Arduino is a single-board microcontroller known for making embedded programming easier by interfacing with sensors and other inputs and outputs. Raspberry Pi is a low-cost, miniature, single-board computer used as a lightweight software development tool with languages such as Python and Node.js. Both devices are good teaching tools for people who want to get into these languages in an IoT context. Node.js enables Arduino and Raspberry Pi to communicate with each other.
Node.js is well suited to a distributed IoT environment, which quickly processes real-time data. It can handle multiple tasks at once because of its asynchronous, event-driven input/output model.
Learn about some of the features of Node.js 14, one of the latest iterations of this server-side runtime environment.
3. Mobile app development
Mobile apps often control IoT devices, so it is important for IoT developers to know how to create user-friendly, high-performance mobile applications. IoT applications should also be cross-platform and be able to communicate effectively with cloud servers and a range of hardware. Like most aspects of IoT, mobile apps should also perform well with real-time data.
Learn the basics of how to develop a mobile application for IoT implementations.
4. API automation and testing
Application programming interfaces (APIs) enable IoT devices to exchange real-time data efficiently and accurately; it's how IoT devices communicate with each other. Therefore, it is important for IoT professionals to be well versed in API testing. Because of IoT's complex and distributed nature, it is also important to automate tests where possible.
An example test case for IoT would be to ensure that a certain physical condition picked up by a sensor is represented properly in the program. Another example is to test what happens when the data structure of an IoT monitoring system is updated. For example, will changing the way data is organized within the system change how the data is processed? Any changes should be noted and tested to make sure the desired change occurred.
Hone your API testing skills with this best practices checklist.
5. Information security
Infosec professionals are in high demand in the IoT space. Securing IoT infrastructure is difficult because of the array of implementations and devices that IoT includes. Security engineers in this field need to be creative and adaptable in how they approach vulnerability assessments, accounting for both physical and logical weaknesses in IoT endpoints. There is also demand for security personnel that are skilled with tools from specific vendors, such as Orbit, a business management platform, and Cloudflare, a secure content distribution network.
One weakness of IoT -- specifically industrial IoT -- is password security. Often, administrators neglect to change manufacturer-set default passwords, because many devices in this space are not geared toward usability. They operate autonomously much of the time and do not have users regularly accessing them. Unchanged passwords make it significantly easier for intruders to guess the generic passwords and break into IoT systems to steal data or perform network reconnaissance.

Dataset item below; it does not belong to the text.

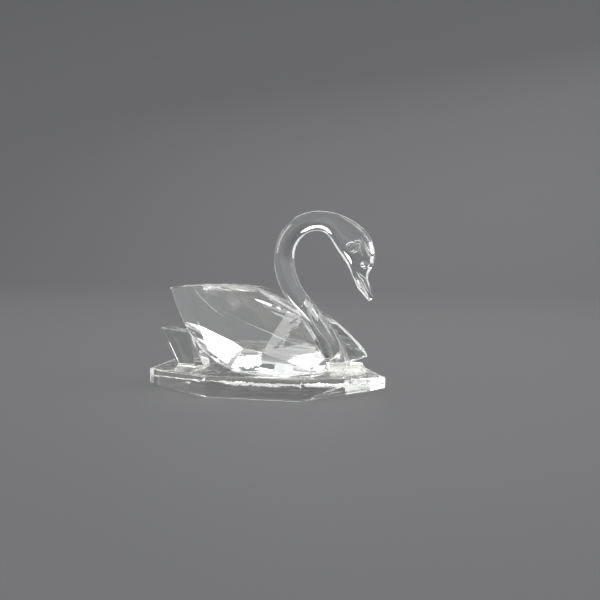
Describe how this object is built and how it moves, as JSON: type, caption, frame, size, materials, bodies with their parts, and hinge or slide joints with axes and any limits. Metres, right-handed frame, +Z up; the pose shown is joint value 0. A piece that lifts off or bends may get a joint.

Learn some best practices for password hygiene.
6. UI/UX design
IoT's security problem and need for competent user interface and user experience designers go hand in hand. The more user-friendly an IoT device is, the easier it is for security personnel to dynamically update security settings.
Good user experience also makes it easy for users to understand how a given IoT product provides value to their organization. With all the information IoT devices generate, good UX and responsive web design are crucial to creating a secure flow of data from sensors to applications to people. UX designers in the IoT space must be able to collaborate with IoT software developers to make this a reality.
7. Cloud computing
The distributed cloud computing framework is an important concept for IoT professionals. Instead of processing the data solely at the edge -- the closest to the place in a network where data gets created -- or in a centralized cloud database, distributed computing mixes both approaches, processing some data at the edge and some centrally. Time-critical data or data that requires less processing could be processed at the edge and close to the source. Data that is not time sensitive or requires more intensive processing can be sent to a centralized location farther from the source.
Learn how the IoT edge cloud creates the perfect balance of edge and cloud computing for IoT implementations.
How to improve IoT skills
To improve IoT skills, the IT professional needs to identify areas to develop. This can be done by reviewing a list of common skills or a job description for IoT. Peer reviews and manager assessments are also helpful to determine skill improvement opportunities.
Here are some ways to enhance and improve skills:
- Pursue training online, through workshops or at conferences.
- Look into certifications or a college degree.
- Find an experienced mentor for questions and advice.
- Ask questions for clarification.
IoT speaks many programming languages -- such as Java, Python, PHP, Swift and C# -- and requires experience in a variety of frameworks such as hardware, software, cloud, analytics and user interface. It's also equally important to maintain these skills over time because this field is always changing.